Three Things Aspiring Leaders Want From Their Managers

We don’t expect athletes to excel without training…or novices to become experts without practice. So why should we expect leaders to rise in our organizations without coaching?

We don’t expect athletes to excel without training, relationships to thrive without communication, or novices to become experts without practice. So why should we expect leaders to rise in our organizations without coaching?

I believe most companies think they’re doing right by their aspiring leaders by providing L&D programs, mentors, and annual retreats.

But these broad-strokes approaches miss the mark when it comes to developing individual strengths, experience, and the essential skills that today’s leaders need to succeed.

Millennials—who now make up around 40% of the U.S. workforce—will continue to play a significant role in your business’ transformation for decades to come. And data shows these rising leaders respond best to coaching rather than traditional management styles.

“They [Millennials] crave – and respond to – a good, positive coach, who can make all the difference in their success.”

–Karie Willyerd, workplace futurist for SAP SuccessFactors (Harvard Business Review)

In a global survey conducted by SAP and Oxford Economics, Millennials cited managers as their number one source of development. McKinsey data also reveals that relationships with management are the top factor in employee job satisfaction (and drive 86% of satisfaction in interpersonal relationships at work).

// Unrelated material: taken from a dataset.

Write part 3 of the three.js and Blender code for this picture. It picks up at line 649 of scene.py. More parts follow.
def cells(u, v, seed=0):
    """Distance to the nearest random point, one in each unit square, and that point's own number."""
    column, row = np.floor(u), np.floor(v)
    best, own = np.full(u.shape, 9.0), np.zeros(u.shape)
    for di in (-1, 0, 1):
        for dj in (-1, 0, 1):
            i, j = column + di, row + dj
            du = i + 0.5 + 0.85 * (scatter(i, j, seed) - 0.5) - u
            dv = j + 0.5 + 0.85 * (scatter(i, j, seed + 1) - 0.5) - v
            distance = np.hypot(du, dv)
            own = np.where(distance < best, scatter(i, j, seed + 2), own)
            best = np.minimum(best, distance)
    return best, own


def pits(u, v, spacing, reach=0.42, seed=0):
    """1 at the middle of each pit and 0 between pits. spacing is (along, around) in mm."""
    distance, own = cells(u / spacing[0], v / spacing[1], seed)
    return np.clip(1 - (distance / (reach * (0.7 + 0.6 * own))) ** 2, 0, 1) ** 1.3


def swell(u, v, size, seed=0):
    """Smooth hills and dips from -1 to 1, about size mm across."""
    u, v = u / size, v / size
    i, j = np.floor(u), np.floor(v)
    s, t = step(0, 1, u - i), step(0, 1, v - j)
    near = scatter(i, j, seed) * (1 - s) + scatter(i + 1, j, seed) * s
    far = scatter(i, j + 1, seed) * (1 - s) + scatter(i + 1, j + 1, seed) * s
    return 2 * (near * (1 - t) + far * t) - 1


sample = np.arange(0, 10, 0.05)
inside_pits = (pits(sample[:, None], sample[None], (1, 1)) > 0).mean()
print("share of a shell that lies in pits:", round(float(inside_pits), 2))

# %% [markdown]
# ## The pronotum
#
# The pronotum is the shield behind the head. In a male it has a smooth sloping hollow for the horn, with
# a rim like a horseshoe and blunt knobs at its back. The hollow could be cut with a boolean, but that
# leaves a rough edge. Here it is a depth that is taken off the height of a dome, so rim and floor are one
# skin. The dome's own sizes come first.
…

But the pandemic has left already overtaxed managers overwhelmed. They’re adapting to business re-orgs and managing distributed teams—often with fewer resources at their disposal.

That can make leadership coaching feel like a luxury, but it’s a necessity. Don’t risk losing top talent by failing to invest in it.

Prioritize the coaching techniques that matter most to your aspiring leaders so they can build the skills to excel and support company initiatives in more meaningful ways.

Here are three (3) specific things that your aspiring leaders want from you:

1) Responsibility

Rising leaders want opportunities to gain hands-on experience that will grow their leadership skills, but they don’t want to be left on an island. Pinpoint micro-leadership opportunities for them while asking how you can best support them in the process. Think of these as “implementation labs” in which your leaders get to focus on:

  • How to work with multiple departments or other teams
  • What it means to own a project
  • How to manage their time and prioritize
  • How to inspire and mobilize resources
  • How to employ different communication styles
  • How to make higher-stakes decisions autonomously

2) Feedback

Overall, Millennials want feedback 50% more often than other employees, but only 46% agree that their managers deliver on their expectations for feedback. Feedback doesn’t have to be constant, but it does have to be meaningful. Specifically, your aspiring leaders want to understand how they’re doing. This feedback allows them to course-correct and accelerate. When providing feedback, it’s important that you:

  • Actively coach by providing open, honest, constructive feedback at least 1x a month
  • Make sure you provide role clarity so that they understand what good looks like
  • Focus feedback on what they need to accomplish, not how they should accomplish it
  • Work with them to co-author their development plan
  • Help them claim purpose and a stake in the future by explaining or reminding them what they’re doing all this for

3) Trust

According to McKinsey:

“The wealth of literature on what makes for a good workplace highlights two aspects that line managers directly control: good work organization—that is, providing workers with the context, guidance, tools, and autonomy to minimize frustration and make their jobs meaningful—and psychological safety, which is the absence of interpersonal fear as a driver of employee behavior.”

This all boils down to creating a trusting environment in which your leaders know they’re free to thrive. Make sure your less-experienced leaders feel:

  • They have autonomy
  • You will bring them energy
  • You will balance the team with individuals with varying skills, so they aren’t solely responsible for success
  • You are holding them to a standard that’s fair and consistent with expectations across the team
  • It’s safe to make a mistake. Steer them away from perfection, and let them know you’ll provide cover *when* things don’t go as planned

New leaders need (and want) their potential to be nurtured by their employers and their managers in particular.

By addressing these needs, you’ll build a robust pool of rising leaders who are not only willing but ready to take on more responsibility and advance in your organization.

External coaching can help prepare your managers to invest more effectively in their teams. It also offers the opportunity for 1:1 career development for high-potential leaders to support their leadership journey further.